Motherhood After Tenure: getting away
May 31, 2012 - 3:05pm

I am writing this week from Faculty College – a week-long teaching retreat where faculty from each of the University of Wisconsin colleges and universities gather to discuss teaching challenges, innovative techniques, and the latest research on how students learn. It is hosted by a small college in the heart of central Wisconsin, a place of quiet beauty. I first attended as a brand-new assistant professor eleven years ago and found it an incredibly valuable, affirming, even transformative experience. However, I missed a few years after my daughter was born.
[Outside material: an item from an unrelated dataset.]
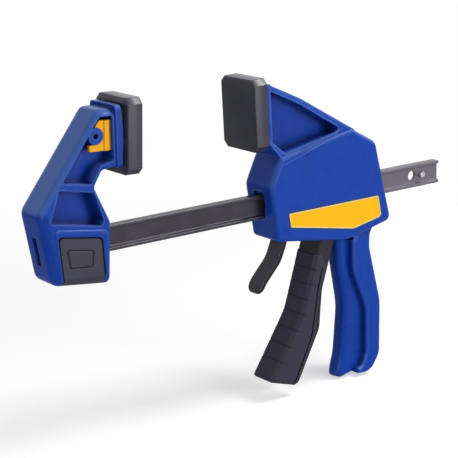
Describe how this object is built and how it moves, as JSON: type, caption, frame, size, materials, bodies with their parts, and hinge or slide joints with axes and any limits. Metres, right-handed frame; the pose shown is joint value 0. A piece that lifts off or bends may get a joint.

Like many new mothers, I didn’t attend longer conferences or summer institutes while my daughter was an infant and a young toddler. While I did not follow all of the principles of attachment parenting, I was worried by their pronouncement that, “research shows separations of longer than two nights can be very difficult for children under the age of three.” While I am content with the choices I made, there is not doubt that being place-bound affects your professional career.

When I finally left my two and a half year old for ten days I feared I would experience what my sister had encountered after being away from her toddler for two weeks: he wouldn’t let her pick him up and cried at her approach. Of course, he recovered quickly and their relationship did not suffer any lasting effects. Yet it was very difficult to contemplate my loving, attached baby turning from me in anger (Now that she’s eight I  have tougher skin!).

Upon my return from the conference, I sat on the steps and waited for her to approach me. She walked over, stroked my cheek and said, “Mama” in a voice of calm delight.

I was surprised to note that several of the faculty here are new mothers, some still breastfeeding. Perhaps we’ve learned to put less pressure on ourselves as mothers, and to rely on fathers as co/primary parents more. Or maybe the pressures of academia are even stronger now, with the declining number of tenure-track jobs. But I am glad that they’re here: their voices contribute greatly to our dialogues.

As someone who is interested in online learning, I have wondered if we could conduct these types of conferences and workshops virtually. However, part of the richness of this experience is walking across the green lawn of the campus in the morning, sharing coffee and casual conversations over meals, borrowing sweaters from each other when the weather turns colder, and being fed by the excellent staff. If we were home or at our offices, we’d be interrupted by myriad professional and personal duties.

Sometimes it is important to get away.